Memang senang rasanya ketika sampai waktu berbuka
puasa. Haus yang ditahan seharian dapat segera sirna, demikian juga dengan rasa
lapar yang sejak lama terasa segera akan hilang. Kebahagian itu juga terasa
bahkan menjelang berbuka. Mulai dari belanja bukaan puasa, sampai menunggu
detik-detik menjelang magrib semua dilalui dengan perasaan gembira. Pendeknya, psikologi
orang lapar pasti gembira menunggu waktu makan tiba.

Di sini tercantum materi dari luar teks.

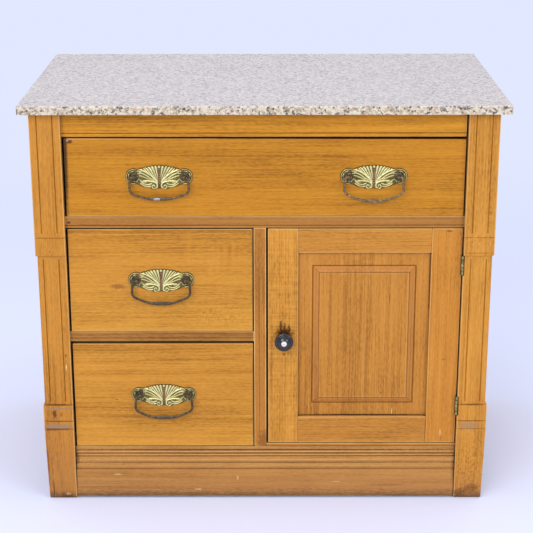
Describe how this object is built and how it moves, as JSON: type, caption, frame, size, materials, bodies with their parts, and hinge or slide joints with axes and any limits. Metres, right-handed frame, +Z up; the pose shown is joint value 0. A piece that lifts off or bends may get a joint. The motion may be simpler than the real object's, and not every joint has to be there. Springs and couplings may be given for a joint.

Lebih dari itu, Hadis di atas menyatakan
bahwa ada kegembiraan yang lebih besar dari sekadar menunggu waktu berbuka. Kegembiraan
itu adalah ketika bertemu dengan Allah swt. Memang, hal ini abstrak/gaib dan
sulit dijelaskan. Sebab hanya beberapa Nabi dan Rasul saja yang pernah bertemu
langsung dengan Allah. Untuk mengkonfirmasinya pun hampir tidak mungkin. Kita hanya
bisa meyakini ayat atau Hadis yang menjelaskan bagaimana rasa bahagianya saat
bertemu dengan Allah.
Mungkin saja dapat diumpamakan dengan
seorang anak yang sudah lama tidak bertemu dengan orang tuanya, baik karena
merantau, atau karena hal lain yang harus memisahkan mereka. Meluapkan rasa
rindu saat bertemu dengan anak, orang tua atau bisa juga dengan istri tentu
tidak akan terlukiskan betapa bahagianya. Bagaimana pula dengan Allah swt. Yang
sejak dalam kandungan kita semua telah bersaksi bahwa Ia merupakan Tuhan,
selama hidup kita menyembah-Nya. Tidakkah kita penasaran bagaimana bentuk-Nya?.

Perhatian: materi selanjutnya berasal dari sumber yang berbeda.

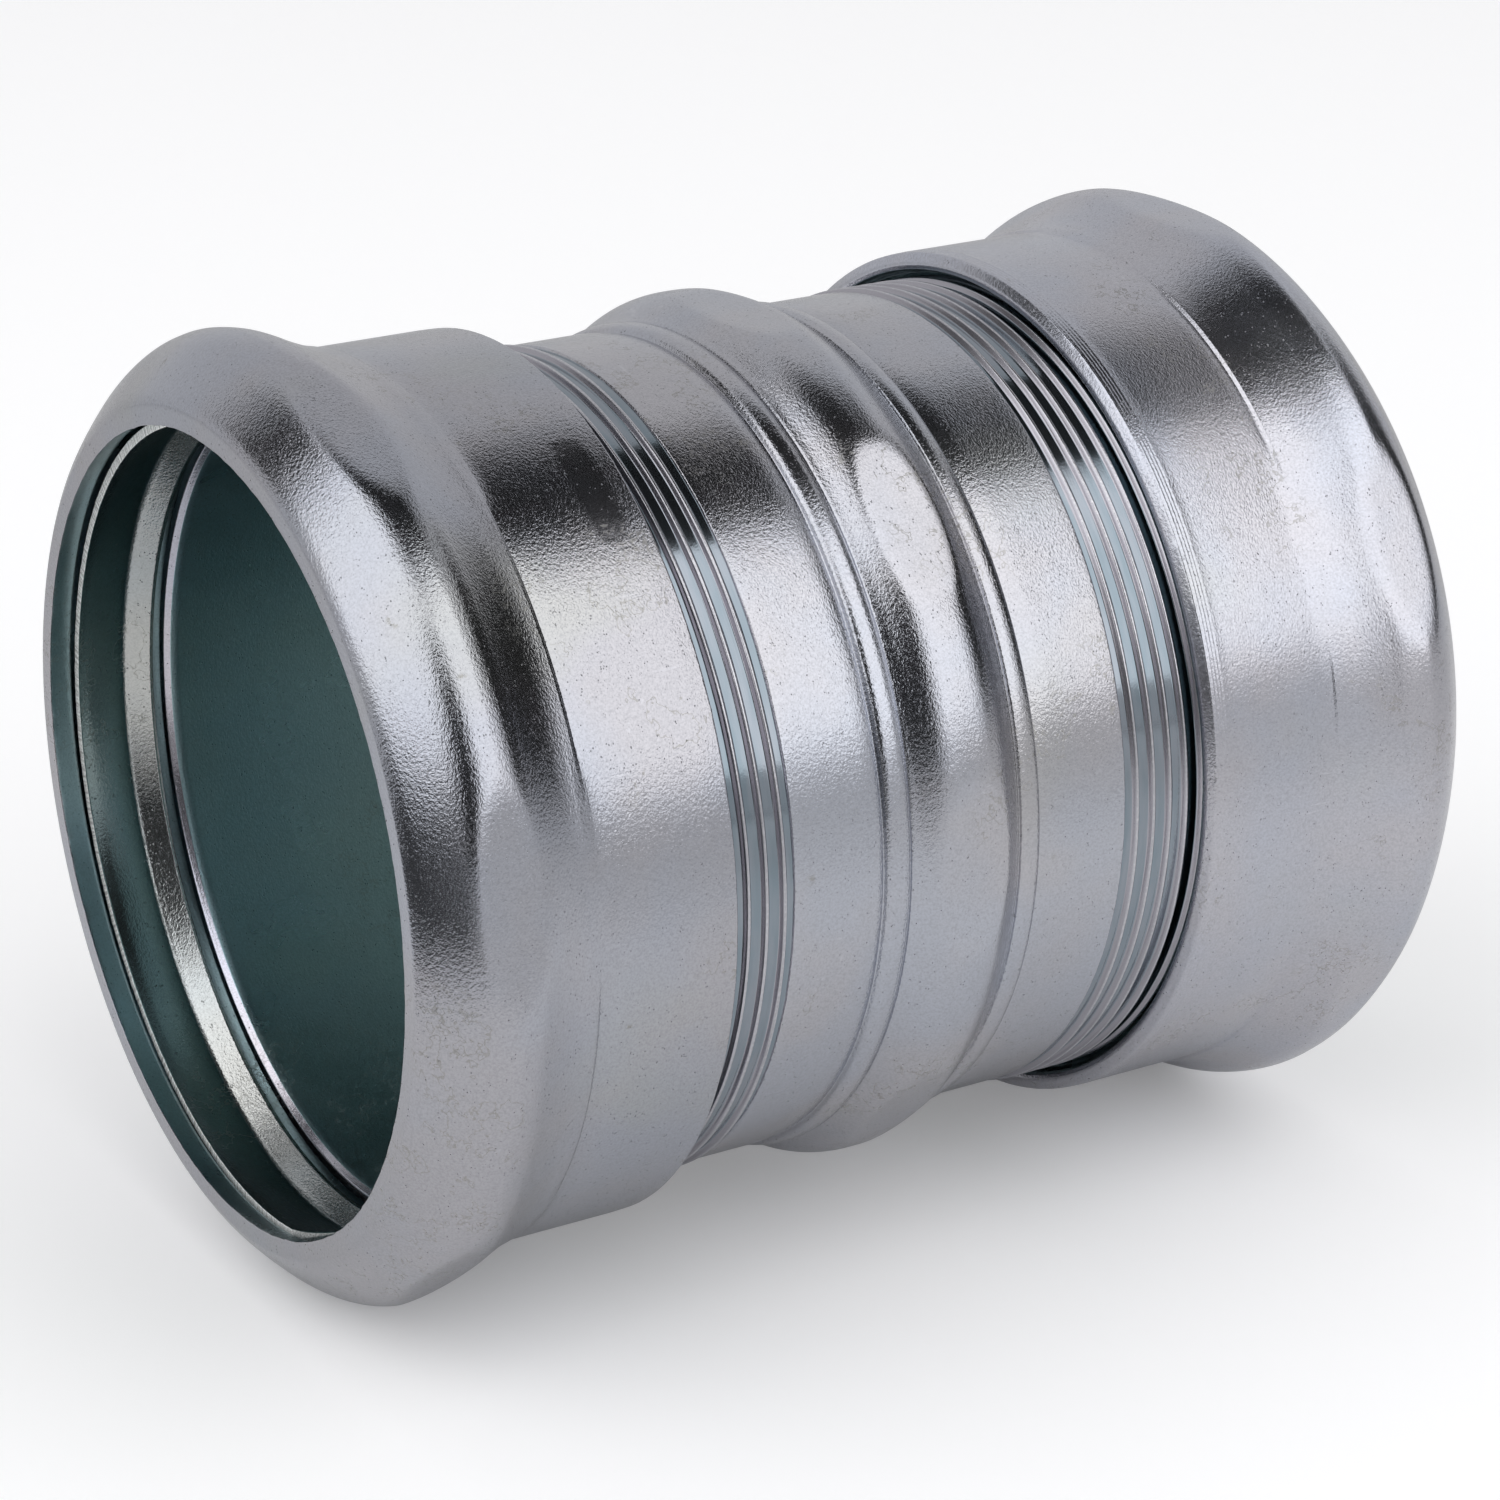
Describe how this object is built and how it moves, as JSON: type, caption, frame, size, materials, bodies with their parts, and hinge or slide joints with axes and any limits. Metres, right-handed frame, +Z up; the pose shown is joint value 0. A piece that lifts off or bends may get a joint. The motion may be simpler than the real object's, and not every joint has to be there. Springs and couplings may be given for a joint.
{
  "type": "conduit compression fitting",
  "caption": "Steel compression coupling for thin-wall conduit: threaded body with a faceted grip, and a hexagonal nut and a split gland ring at each end.",
  "frame": {"origin": "middle of the coupling body, on the common axis of the body and both nuts", "axes": "+X along the axis from nut A to nut B, +Z up with the fitting lying on its side"},
  "size_m": [0.1092, 0.0892, 0.0892],
  "materials": {
    "zinc_plated_body": "bright zinc plate over formed steel, smooth with fine draw marks",
    "zinc_plated_nut": "bright zinc plate over pressed steel, faint orange peel",
    "ring_steel": "zinc-plated spring steel strip with a bright sheared edge"
  },
  "bodies": {
    "coupling_body": {"coupling_body": "zinc_plated_body"},
    "gland_ring_a": {"gland_ring_a": "ring_steel"},
    "nut_a": {"nut_a": "zinc_plated_nut"},
    "gland_ring_b": {"gland_ring_b": "ring_steel"},
    "nut_b": {"nut_b": "zinc_plated_nut"}
  },
  "joints": [
    {"name": "ring_a_slide", "type": "slide", "parent": "coupling_body", "child": "gland_ring_a", "axis": [1, 0, 0], "range_m": [-0.01363, 0.00078]},
    {"name": "nut_a_turn", "type": "hinge", "parent": "gland_ring_a", "child": "nut_a", "pos_m": [-0.04, 0, 0], "axis": [1, 0, 0], "range_deg": [-2700, 150]},
    {"name": "ring_b_slide", "type": "slide", "parent": "coupling_body", "child": "gland_ring_b", "axis": [-1, 0, 0], "range_m": [-0.01363, 0.00078]},
    {"name": "nut_b_turn", "type": "hinge", "parent": "gland_ring_b", "child": "nut_b", "pos_m": [0.04, 0, 0], "axis": [-1, 0, 0], "range_deg": [-2700, 150]}
  ],
  "couplings": [
    {"joint": "ring_a_slide", "follows": "nut_a_turn", "m_per_rad": 0.00028875},
    {"joint": "ring_b_slide", "follows": "nut_b_turn", "m_per_rad": 0.00028875}
  ]
}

Ini semua akan terjawab nanti di hari kemudian, tentu bagi orang-orang yang melaksanakan
ibadah puasa dengan keikhlasan.
Soal apakah Allah dapat dilihat wujudnya ataukah
hanya nur-Nya saja? Sampai hari ini masih menjadi perdebatan ahli kalam.
Tetapi yang jelas, bertemu dengan orang yang kita sembah selama hidup kita,
yang menjadi Tuhan sekalian alam adalah sebuah kebahagiaan yang tidak ternilai.

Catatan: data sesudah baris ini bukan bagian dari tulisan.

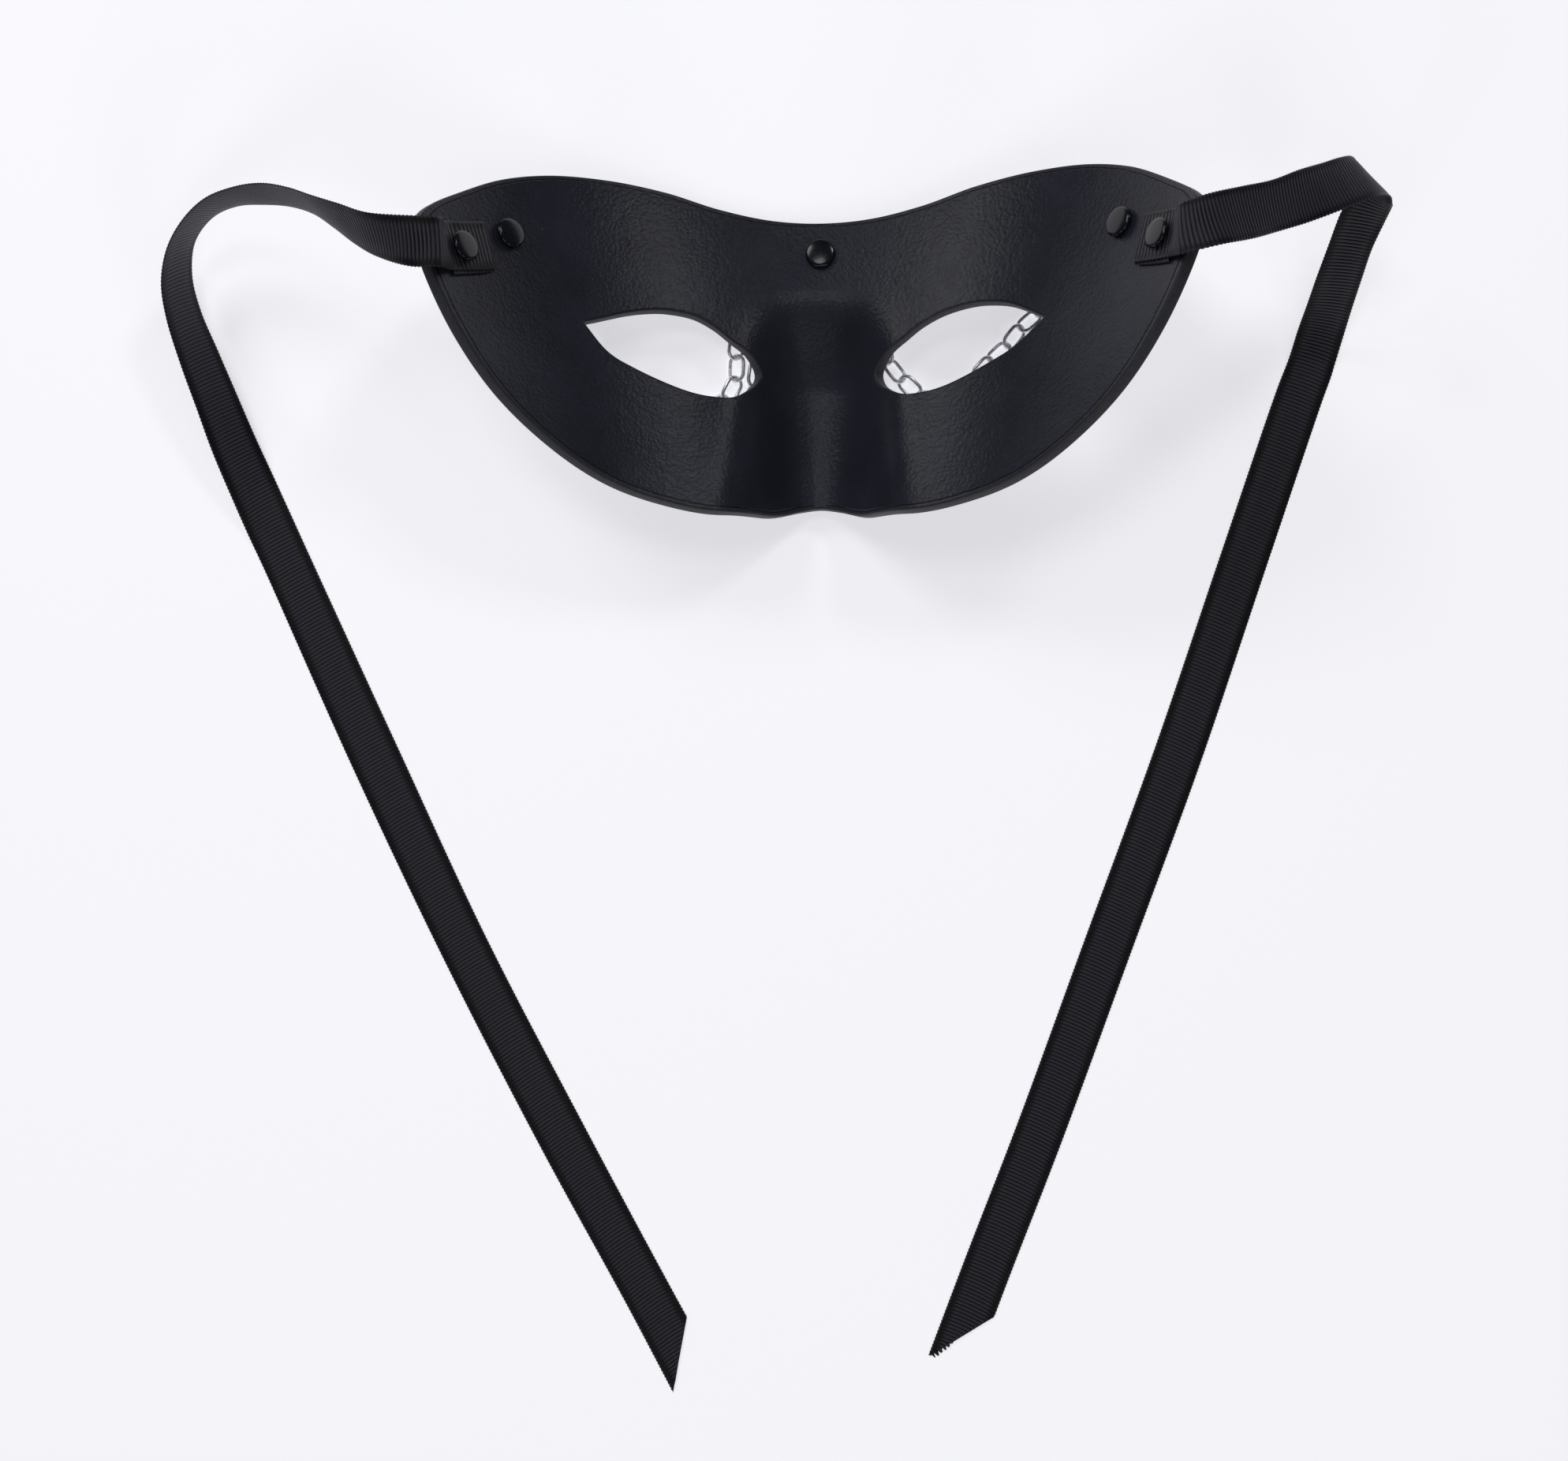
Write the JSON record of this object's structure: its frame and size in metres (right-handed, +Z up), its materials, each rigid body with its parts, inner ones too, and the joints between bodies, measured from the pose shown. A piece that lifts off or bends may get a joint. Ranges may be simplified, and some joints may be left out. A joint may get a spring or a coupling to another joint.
{
  "type": "moulded leather eye mask",
  "caption": "Half-face eye mask of moulded black leather with shaped eye holes, a deep nose ridge, riveted grosgrain tie ribbons and fine silver chain swags, lying face down.",
  "frame": {"origin": "on the table, under the middle of the mask without its ribbons", "axes": "+Z up, out of the mask's hollow inner side; +X to the wearer's right; +Y towards the brow. The mask lies face down on its brow, forehead rivet and nose."},
  "size_m": [0.3154, 0.3205, 0.0738],
  "materials": {
    "leather": "matte, fine grain, wet-moulded and dyed",
    "rivet_lacquer": "semi-gloss black lacquer",
    "grosgrain": "ribbed weave, soft sheen",
    "chain_silver": "polished silver plate"
  },
  "bodies": {
    "root": {"mask_shell": "leather", "rivet_forehead": "rivet_lacquer", "rivet_temple_left": "rivet_lacquer", "rivet_temple_right": "rivet_lacquer", "rivet_ribbon_left": "rivet_lacquer", "rivet_ribbon_right": "rivet_lacquer", "ribbon_left": "grosgrain", "ribbon_right": "grosgrain", "chain_left_short": "chain_silver", "chain_left_long": "chain_silver", "chain_right_short": "chain_silver", "chain_right_long": "chain_silver"}
  },
  "joints": []
}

Kalau hanya makan dan minum, berapa banyak
yang sanggup dimakan oleh manusia? Dua, tiga piring pasti sudah kenyang. Bahkan
akan merasa muak melihat makanan itu. Demikian juga dengan minum, berapa banyak
yang sanggup diminum oleh manusia? Dua, tiga gelas sudah cukup.
Ada teori kebutuhan dasar manusia,
sebagaimana yang pernah dikemukakan oleh Sigmun Freud bahwa kebutuhan pokok
manusia itu adalah makan, minum, tidur dan berhubungan suami istri. Makan dan
minum sudah dijelaskan di atas, seberapa banyak yang sanggup dimakan dan
diminum oleh manusia, sangat terbatas. Tidur, seberapa lama manusia sanggup
tidur? Tidak lama. Antara delapan hingga sepuluh jam saja. Kalau lewat, pasti
badan akan terasa capai. Demikian pula dengan berhubungan biologis antara suami
dan istri, waktunya juga terbatas. Artinya, kebahagiaan dan kenikmatan dunia
ini hanya sebentar saja.
Apa yang ingin disampaikan, poinnya adalah jika
kebahagiaan itu hanya ada dua, dan yang satu tadi sudah dijelaskan sifatnya
hanya sementara, maka kebahagiaan yang sesungguhnya adalah ketika bertemu
dengan Allah swt. nanti di surga-Nya. InsyaAllah.